Dans l'insouciance de l'ignorance je me lance dans une ascension sans fin de plus de 20 km. Soudain la roue libre décroche, le mental aussi, le passé revient comme un flash. Que faire sinon
poursuivre ? Le mal s'incruste dans la tête, les angoisses me conditionnent négativement, d'autant que je traîne une plaie handicapante à un pied. Alors que je débats avec des soucis de première
nécessité, le sommet soudain se rend et un spectacle magique m'est offert ... vue aérienne sur la baie de Split.
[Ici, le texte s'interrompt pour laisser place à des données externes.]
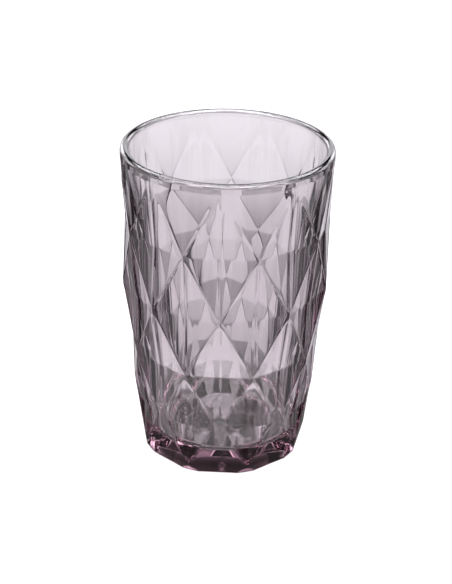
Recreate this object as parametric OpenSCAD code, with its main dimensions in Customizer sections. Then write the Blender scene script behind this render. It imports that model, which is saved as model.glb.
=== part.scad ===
// Faceted highball tumbler: one piece of pressed glass.
// The outside is a round body, straight above and leaning in below, cut into a net of diamonds.
// Every diamond is four shallow facets that meet in a sunken centre. The inside is a smooth round
// well over a thick solid base, and the rim is fully rounded.
// The origin is in the middle of the underside, +Z is up, and a top tip of the net faces -Y.

/* [Body] */
// Overall height, from the table to the top of the rim
glass_h = 129; // [120:1:150]
// Outer radius that the straight upper wall comes to
upper_r = 41.5; // [39:0.5:46]
// How far the lower wall leans in, per millimetre of height
lean = 0.0985; // [0.08:0.0005:0.11]
// Height where the straight upper wall and the leaning lower wall would meet
shoulder_z = 74; // [64:1:80]
// Softness of that meeting: a small value makes a sharper bend
shoulder_blend = 14; // [6:1:20]

/* [Diamonds] */
// Number of diamonds around the glass
diamonds = 9; // [8:1:12]
// Depth of each diamond's centre under the round body
centre_depth = 2.0; // [0.8:0.1:2.4]
// How far the ridges dip under the round body half-way between two corners
ridge_dip = 0.35; // [0.1:0.05:0.5]
// Height of the triangles that stand on the foot
base_triangle_h = 18.9; // [16:0.1:22]
// How much taller each row of the net is than the row below it
row_growth = 0.6; // [0:0.1:1]

/* [Rim] */
// Thickness of the wall at the rim, which is fully rounded over
rim_wall = 3.5; // [2.8:0.1:4.2]
// Height of the plain ring between the net's top tips and the top of the rim
plain_ring_h = 3.7; // [3:0.1:8]

/* [Well] */
// Thickness of the solid base under the well
floor_h = 9.5; // [7:0.5:13]
// Radius of the well where its wall meets the rounding at the floor
well_floor_r = 29; // [26:0.5:30]
// Radius of the rounding between the well's floor and its wall
well_fillet = 4; // [2:0.5:6]

/* [Foot] */
// Height of the bevelled foot under the net
foot_h = 3.2; // [2.4:0.2:5]
// How far the foot's flats draw in towards the table
foot_bevel = 0.5; // [0.2:0.1:0.8]
// How much smaller than the foot's corners the round underside is
foot_round = 1.6; // [1.2:0.1:2]
// Radius of the rounded edge that the glass stands on
foot_edge = 0.8; // [0.4:0.1:1.2]

/* [Hidden] */
$fn = 96;

// Layers that each row is divided into, so that its ridges follow the round body
steps = 4;
// How far shapes stand over the round surface that trims them flush
proud = 0.06;
// How far shapes reach past what they trim
clear = 5;

// The net has a row of triangles on the foot and this many rows of diamonds over it
diamond_rows = 4;
top_row = diamond_rows + 1;
half_pitch = 180 / diamonds;
waist_z = foot_h + base_triangle_h;
mean_row_h = (glass_h - plain_ring_h - waist_z) / diamond_rows;

// Height of a row of corners: row 0 is on the foot, and the last is the row of top tips
function row_z(row) =
    row == 0 ? foot_h
    : waist_z + (row - 1) * (mean_row_h - row_growth * (diamond_rows - row + 1) / 2);

// Radius of the round body: straight above the shoulder, leaning in below it
function body_r(z) =
    let (below = shoulder_z - z)
    upper_r - lean * (below + sqrt(below * below + shoulder_blend * shoulder_blend)) / 2;

lip_r = rim_wall / 2;
lip_z = glass_h - lip_r;
// Radius of the plain band between the top tips, which the rim carries on
band_r = body_r(lip_z);
band_row = top_row - 1;
// The shape that the plain band trims must clear the band's tangents between two tips
flare_r = upper_r / cos(half_pitch) + clear;
foot_corner_r = body_r(foot_h);
underside_corner_r = foot_corner_r - foot_bevel / cos(half_pitch);
underside_r = foot_corner_r - foot_round;

// Height, and radius of the ridges, at a share of the way from one row to the next
function layer_z(row, share) = row_z(row) * (1 - share) + row_z(row + 1) * share;
function ridge_r(row, share) =
    row == band_row ? band_r + proud
    : body_r(layer_z(row, share)) - 4 * ridge_dip * share * (1 - share);

// Radius of a row's corners
function corner_r(row) = row == top_row ? band_r + proud : body_r(row_z(row));

// Point at a radius, an angle from -Y and a height
function around(r, angle, z) = [r * sin(angle), -r * cos(angle), z];

// Angle of a corner of the net: rows are half a pitch apart, and the top row has a tip at -Y
function corner_angle(row, k) = (2 * k + (top_row - row) % 2) * half_pitch;

// Radius half-way between two corners of a row: a flat side on the foot, the sunken centre of a
// diamond above it, and clear of the plain band at the top
function middle_r(row) =
    row == 0 ? foot_corner_r * cos(half_pitch)
    : row == top_row ? flare_r
    : corner_r(row) - centre_depth;

// Two points a pitch: over the corners of a row, and over the middles between them
function row_ring(row, over_corner, over_middle, z) = [
    for (k = [0 : diamonds - 1])
        let (a = corner_angle(row, k))
        each [around(over_corner, a, z), around(over_middle, a + half_pitch, z)]
];

// Four points a pitch: over the lower row's corner, on the ridge that fans out from it, over the
// lower row's middle, and on the ridge that comes in from the next corner
function step_ring(row, share) =
    let (
        z = layer_z(row, share),
        on_ridge = ridge_r(row, share),
        over_corner = row == band_row
            ? flare_r
            : corner_r(row) * (1 - share) + middle_r(row + 1) * share,
        over_middle = row == 0
            ? on_ridge * cos((1 - share) * half_pitch)
            : middle_r(row) * (1 - share) + corner_r(row + 1) * share
    ) [
        for (k = [0 : diamonds - 1])
            let (a = corner_angle(row, k))
            each [
                around(over_corner, a, z),
                around(on_ridge, a + share * half_pitch, z),
                around(over_middle, a + half_pitch, z),
                around(on_ridge, a + (2 - share) * half_pitch, z)
            ]
    ];

// All rings from the bottom up: below the table, the underside, the net, and above the rim
below_net = [
    for (z = [-clear, 0])
        row_ring(0, underside_corner_r, underside_corner_r * cos(half_pitch), z)
];
rings = concat(
    below_net,
    [
        for (row = [0 : top_row])
            each concat(
                [row_ring(row, corner_r(row), middle_r(row), row_z(row))],
                row < top_row ? [for (i = [1 : steps - 1]) step_ring(row, i / steps)] : []
            )
    ],
    [row_ring(top_row, flare_r, flare_r, glass_h + clear)]
);
last_ring = len(rings) - 1;

// Index of point j of ring i, counting round and round
function ring_start(i) = i == 0 ? 0 : ring_start(i - 1) + len(rings[i - 1]);
starts = [for (i = [0 : last_ring]) ring_start(i)];
function at(i, j) = starts[i] + (j + len(rings[i])) % len(rings[i]);

// Two triangles between points j and j + 1 of ring i and points up and up + 1 of the ring above
function strip(i, j, up) = [
    [at(i, j), at(i + 1, up), at(i, j + 1)],
    [at(i, j + 1), at(i + 1, up), at(i + 1, up + 1)]
];

// A row's ring opens into the four-point ring over it: a ridge starts on each side of a corner
function opening_faces(i) = [
    for (k = [0 : diamonds - 1])
        let (j = 2 * k, up = 4 * k)
        each concat(
            [[at(i, j), at(i + 1, up), at(i + 1, up + 1)]],
            strip(i, j, up + 1),
            strip(i, j + 1, up + 2),
            [[at(i, j + 2), at(i + 1, up + 3), at(i + 1, up + 4)]]
        )
];

// A four-point ring closes into the row's ring over it, where two ridges meet in each corner.
// The upper row's first corner is half a pitch before or after the lower row's
function closing_faces(i) =
    let (upper_row = (i + 1 - len(below_net)) / steps, shift = (top_row - upper_row) % 2 == 1 ? -1 : 1)
    [
        for (k = [0 : diamonds - 1])
            let (j = 4 * k, up = 2 * k + shift)
            each concat(
                strip(i, j, up),
                [for (m = [1, 2]) [at(i, j + m), at(i + 1, up + 1), at(i, j + m + 1)]],
                strip(i, j + 3, up + 1)
            )
    ];

function ring_faces(i) =
    len(rings[i]) < len(rings[i + 1]) ? opening_faces(i)
    : len(rings[i]) > len(rings[i + 1]) ? closing_faces(i)
    : [for (j = [0 : len(rings[i]) - 1]) each strip(i, j, j)];

// The net of diamonds as one closed shape, flared out where the plain band and the rim come
module net() {
    polyhedron(
        points = [for (ring = rings) each ring],
        faces = concat(
            [[for (j = [0 : len(rings[0]) - 1]) at(0, j)]],
            [for (i = [0 : last_ring - 1]) each ring_faces(i)],
            [[for (j = [len(rings[last_ring]) - 1 : -1 : 0]) at(last_ring, j)]]
        ),
        convexity = 6
    );
}

// Half of the glass's section without its net: the round foot, the plain band, the rim and the well
module section() {
    edge_centre = underside_r - foot_edge;
    fillet_centre = well_floor_r - well_fillet;
    lip_centre = band_r - lip_r;
    mouth_r = lip_centre - lip_r;
    difference() {
        union() {
            polygon([
                [0, 0], [edge_centre, 0], [edge_centre, foot_edge], [underside_r, foot_edge],
                [foot_corner_r + proud, foot_h], [band_r, foot_h], [band_r, lip_z], [0, lip_z]
            ]);
            translate([edge_centre, foot_edge])
                circle(r = foot_edge);
            translate([lip_centre, lip_z])
                circle(r = lip_r);
        }
        polygon([
            [-clear, floor_h], [fillet_centre, floor_h], [fillet_centre, floor_h + well_fillet],
            [well_floor_r, floor_h + well_fillet], [mouth_r, lip_z],
            [mouth_r - proud, glass_h + clear], [-clear, glass_h + clear]
        ]);
        translate([fillet_centre, floor_h + well_fillet])
            circle(r = well_fillet);
    }
}

module tumbler_glass() {
    color([0.62, 0.57, 0.63, 0.55])
        intersection() {
            net();
            rotate_extrude()
                section();
        }
}

tumbler_glass();
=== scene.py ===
# %% [markdown]
# # A faceted glass tumbler
# This lesson builds the looks of one pressed-glass tumbler around its measured model. The tumbler is
# a single piece of tinted glass: a round, slightly tapered body whose outside is pressed into a net
# of sunken diamonds, a melted-round rim, a smooth well and a thick solid base.
#
# The tools come first.

# %% Load the measured model
import math
import bpy
import numpy as np
from mathutils import Matrix, Vector


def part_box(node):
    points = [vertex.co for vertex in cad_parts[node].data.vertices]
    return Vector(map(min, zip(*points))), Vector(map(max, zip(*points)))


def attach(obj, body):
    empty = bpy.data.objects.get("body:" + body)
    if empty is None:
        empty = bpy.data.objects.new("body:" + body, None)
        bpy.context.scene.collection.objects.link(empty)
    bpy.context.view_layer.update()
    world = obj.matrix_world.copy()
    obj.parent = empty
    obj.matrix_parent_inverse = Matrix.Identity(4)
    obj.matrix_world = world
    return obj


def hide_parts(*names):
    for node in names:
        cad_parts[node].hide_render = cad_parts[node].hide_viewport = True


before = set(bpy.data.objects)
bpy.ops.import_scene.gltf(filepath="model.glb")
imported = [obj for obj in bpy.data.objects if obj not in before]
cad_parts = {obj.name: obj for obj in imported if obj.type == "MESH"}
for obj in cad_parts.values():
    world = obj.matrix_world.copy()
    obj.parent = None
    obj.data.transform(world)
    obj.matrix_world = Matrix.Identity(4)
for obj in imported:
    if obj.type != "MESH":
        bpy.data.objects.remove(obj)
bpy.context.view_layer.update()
low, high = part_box("tumbler_glass")
GLASS_HEIGHT = high.z
RIM_RADIUS = (high.x - low.x) / 2
print(f"glass {GLASS_HEIGHT * 1000:.1f} mm high, rim radius {RIM_RADIUS * 1000:.2f} mm")

# %% [markdown]
# ## The camera
# A product view is taken from a little above with a long lens, so that the glass keeps its
# proportions. A camera can be placed by hand, but here it is worked out: a point on the glass's axis
# to aim at, a height angle, a distance, and a lens. A small roll matches a camera held slightly off
# level. It comes first so that every later step can be looked at through it.

# %% Camera
MM = 0.001
AIM = Vector((0.45 * MM, 0, 65.6 * MM))
CAMERA_ELEVATION = math.radians(26.88)
CAMERA_AZIMUTH = math.radians(2.5)
CAMERA_DISTANCE = 596 * MM
CAMERA_ROLL = math.radians(1.2)
FOCAL_IN_WIDTHS = 3.28208
SENSOR_WIDTH = 36.0


def look_from(azimuth, elevation, distance, aim):
    """Camera place and turn for a view from azimuth (0 is from -Y), raised by elevation."""
    back = Vector((
        math.sin(azimuth) * math.cos(elevation),
        -math.cos(azimuth) * math.cos(elevation),
        math.sin(elevation),
    ))
    turn = (-back).to_track_quat("-Z", "Y")
    return aim + distance * back, turn


def make_camera():
    data = bpy.data.cameras.new("product_camera")
    data.sensor_width = SENSOR_WIDTH
    data.sensor_fit = "HORIZONTAL"
    data.lens = FOCAL_IN_WIDTHS * SENSOR_WIDTH
    data.clip_start = 0.01
    camera = bpy.data.objects.new("product_camera", data)
    place, turn = look_from(CAMERA_AZIMUTH, CAMERA_ELEVATION, CAMERA_DISTANCE, AIM)
    roll = Matrix.Rotation(CAMERA_ROLL, 4, "Z")
    camera.matrix_world = Matrix.Translation(place) @ turn.to_matrix().to_4x4() @ roll
    bpy.context.scene.collection.objects.link(camera)
    bpy.context.scene.camera = camera
    return camera


camera = make_camera()
print("camera at", [round(c, 3) for c in camera.location])

# %% [markdown]
# ## The round body
# A pressed glass starts as a round body in the mould: almost straight in its upper part, then
# leaning in towards the base. One smooth curve gives both, as the average of two straight lines
# with a soft bend between them. All sizes here are in millimetres and match the measured model.

# %% Profile of the round body
MM_HEIGHT = GLASS_HEIGHT / MM
MM_RIM = RIM_RADIUS / MM
LEAN = 0.0985
SHOULDER_Z = 74.0
SHOULDER_BLEND = 14.0
LIP_RADIUS = 1.75
LIP_Z = MM_HEIGHT - LIP_RADIUS


def lean_in(z):
    """How much the leaning lower wall takes off the radius at a height."""
    below = SHOULDER_Z - z
    return LEAN * (below + np.sqrt(below * below + SHOULDER_BLEND**2)) / 2


def body_radius(z):
    return MM_RIM + lean_in(LIP_Z) - lean_in(z)


print("body radius from foot to rim:", [round(float(body_radius(z)), 1) for z in (3.2, 40, 74, 127)])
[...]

J'oublie les faiblesses de mon compagnon et me laisse gagner par le bonheur de
l'existence. Quelle rencontre ! Je dors dans la vallée dans un champ d'Oliviers, l'esprit saturé d'interrogations.
Vendredi 23 Mai
De mon lit, malgré la proximité, Split reste invisible et mes soucis présents. L'arrivée sur l'enchanteresse m'ensorcelle, sa blancheur immaculée se
découpe sur l'azur céleste et des terres arides. Après quelques kilomètres de ce spectacle, je me saoule de celui de la vieille ville, blottie contre la mer. Ses rues sont si étroites que seul le
diable les emprunte. Ainsi guidé, je suis dévoré de curiosité, affamé de découvertes. Tiens, Internet me salue ...
Mercredi 04 juin
Agrinio me laisse sur ma faim, désespéré je me jette alors dans les bras ardents de la canicule. La danse n'en finit pas et le dernier tango sensuel à
Mesolongi me trouble. Je croque en grimaçant dans un citron amer puis dans de mielleux et savoureux abricots. Je poursuis ma visite, contemple la mer Ionienne qui scintille dans une immobilité
reposante. Devant moi, la montagne me guette, j'entame une longue ascension que la tombée de la nuit interrompt. Je dors dans un champ d'oliviers où le caillou manque de confort.
Jeudi 05 juin
La montagne me convient, pour preuve, j'ai dormi d'un trait. La brume se dissipe peu à peu pour me laisser entrevoir une mer au bas d'un à pic
vertigineux. La descente est sans fin, j'aère la bête et aiguise ma faim. A ma droite un pont gigantesque enjambe la mer, je n'imaginais pas que cela fût possible mais l'homme est capable de
toutes les prouesses comme de toutes les bêtises. L'ouvrage permet de rejoindre le Péloponnèse. Ouvert aux cyclistes, il est de plus gratuit pour eux ! Portées et hauteur sont impressionnantes.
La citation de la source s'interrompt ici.